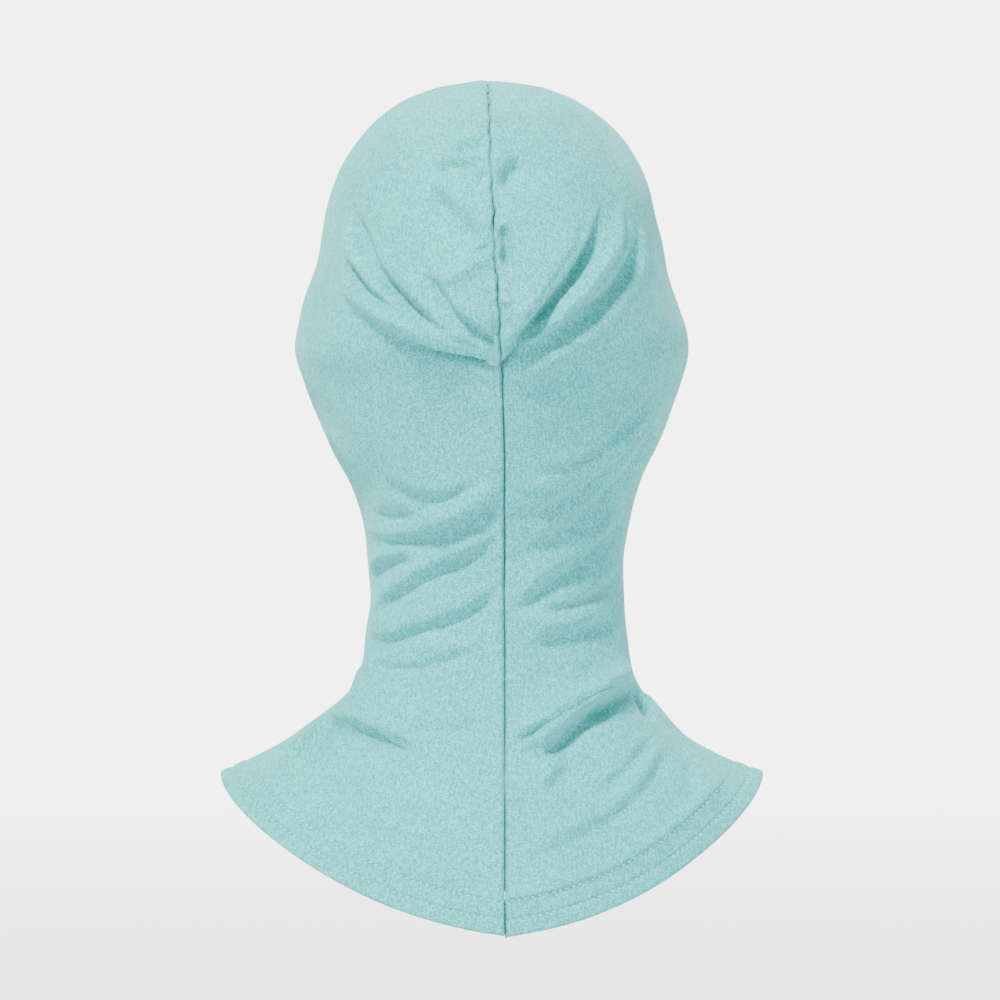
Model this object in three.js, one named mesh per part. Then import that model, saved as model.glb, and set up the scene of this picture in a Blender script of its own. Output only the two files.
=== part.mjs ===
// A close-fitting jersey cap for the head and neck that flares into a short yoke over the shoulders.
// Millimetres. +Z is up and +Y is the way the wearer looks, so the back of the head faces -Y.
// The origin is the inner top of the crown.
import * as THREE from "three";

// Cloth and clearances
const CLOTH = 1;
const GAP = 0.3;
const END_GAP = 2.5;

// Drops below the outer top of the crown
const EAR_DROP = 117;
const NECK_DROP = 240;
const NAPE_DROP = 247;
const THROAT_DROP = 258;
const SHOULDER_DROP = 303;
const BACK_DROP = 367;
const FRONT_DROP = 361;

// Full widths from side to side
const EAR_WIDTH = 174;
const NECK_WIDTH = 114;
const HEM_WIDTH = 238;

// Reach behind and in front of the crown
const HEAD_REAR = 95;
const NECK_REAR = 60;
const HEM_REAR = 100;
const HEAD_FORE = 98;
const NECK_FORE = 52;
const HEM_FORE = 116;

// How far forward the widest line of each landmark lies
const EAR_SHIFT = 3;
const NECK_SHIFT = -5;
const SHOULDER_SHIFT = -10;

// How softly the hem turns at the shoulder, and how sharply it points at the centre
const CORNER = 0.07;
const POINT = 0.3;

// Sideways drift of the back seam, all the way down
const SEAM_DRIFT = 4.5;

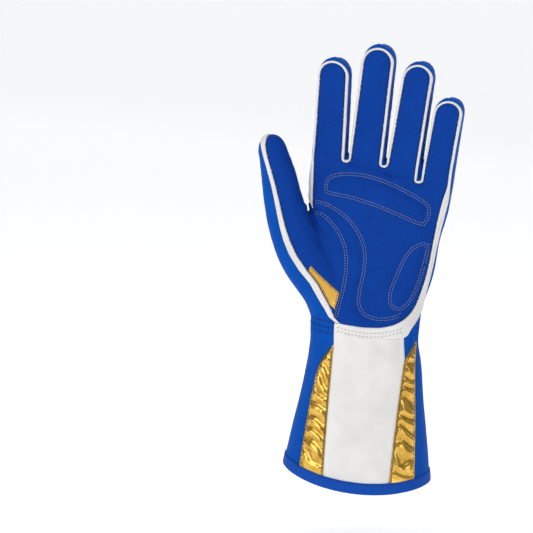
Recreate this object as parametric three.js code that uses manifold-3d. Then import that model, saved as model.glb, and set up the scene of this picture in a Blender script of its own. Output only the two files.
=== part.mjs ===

WHAT IS EXPECTED - Copy out the material word for word and line for line.

SOLUTION TO THE PROBLEM -
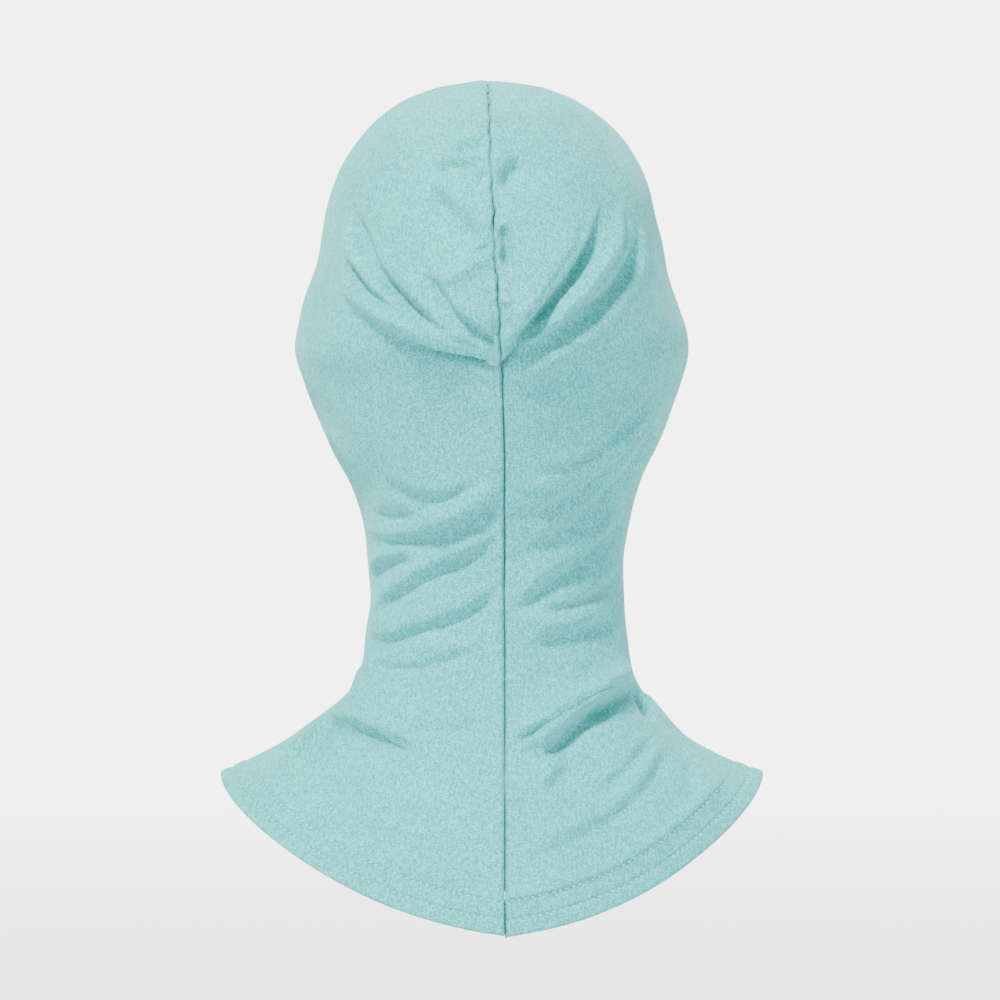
Model this object in three.js, one named mesh per part. Then import that model, saved as model.glb, and set up the scene of this picture in a Blender script of its own. Output only the two files.
=== part.mjs ===
// A close-fitting jersey cap for the head and neck that flares into a short yoke over the shoulders.
// Millimetres. +Z is up and +Y is the way the wearer looks, so the back of the head faces -Y.
// The origin is the inner top of the crown.
import * as THREE from "three";

// Cloth and clearances
const CLOTH = 1;
const GAP = 0.3;
const END_GAP = 2.5;

// Drops below the outer top of the crown
const EAR_DROP = 117;
const NECK_DROP = 240;
const NAPE_DROP = 247;
const THROAT_DROP = 258;
const SHOULDER_DROP = 303;
const BACK_DROP = 367;
const FRONT_DROP = 361;

// Full widths from side to side
const EAR_WIDTH = 174;
const NECK_WIDTH = 114;
const HEM_WIDTH = 238;

// Reach behind and in front of the crown
const HEAD_REAR = 95;
const NECK_REAR = 60;
const HEM_REAR = 100;
const HEAD_FORE = 98;
const NECK_FORE = 52;
const HEM_FORE = 116;

// How far forward the widest line of each landmark lies
const EAR_SHIFT = 3;
const NECK_SHIFT = -5;
const SHOULDER_SHIFT = -10;

// How softly the hem turns at the shoulder, and how sharply it points at the centre
const CORNER = 0.07;
const POINT = 0.3;

// Sideways drift of the back seam, all the way down
const SEAM_DRIFT = 4.5;

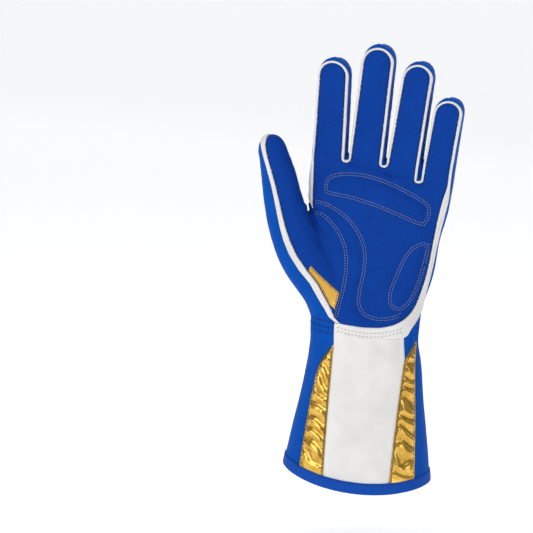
Recreate this object as parametric three.js code that uses manifold-3d. Then import that model, saved as model.glb, and set up the scene of this picture in a Blender script of its own. Output only the two files.
=== part.mjs ===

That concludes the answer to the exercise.